While this system may make sense when it comes to tangible goods, what about the intangible? Should the same capitalist principle of when supply is low and demand is high the cost goes up also apply to intellectual and emotional things as well? How about love? Love is all around us and, arguably, in plentiful supply but what about “that one true love,” is there such a thing and if so does this type of love have more value? Let’s assume it does, what then can give that one true love even more value if we are to assume that scarcity increases perceived value? Emotional and physical unavailability? Though this does explain the very existence of the Lifetime TV Network, 80s pop music, and country music in general, it will likely be as unfulfilling as dating a department store display mannequin (which actually did work out for Andrew McCarthy - or at least a character played by him in a 1980s movie but I digress). Look at our society’s love affair with its one true love, crude oil, the centuries old darling in dwindling supply and cause of countless conflicts…I mean, how’s that working out?

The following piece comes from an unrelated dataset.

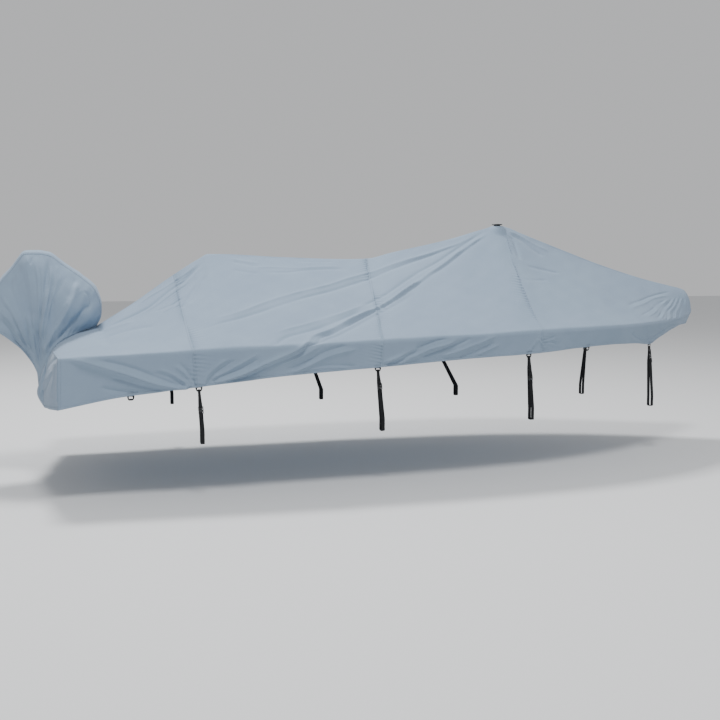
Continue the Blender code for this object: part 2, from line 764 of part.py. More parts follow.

Why do people keep making stuff that is dependent on things which are in short supply? Why do we innovate and improve products by using even scarcer things? It’s time to both lower our standards of love and start thinking about using things which are plentiful when we invent stuff…and by plentiful things I don’t mean getting all kooky with atoms, I mean obvious things like powering vehicles with human and animal waste. Poop mobiles. The collection systems are already in place, no deep drilling needed. Any accidental discharge or release of the biofuel wouldn’t be a months long catastrophic disaster like an oil spill, it would just be a shitty couple of days at the beach.
Is there a moral to this story?
Yes, there is. There are actually three. Think before you innovate. Lower standards allow more opportunities for happiness. Get a pet rock to be your rock.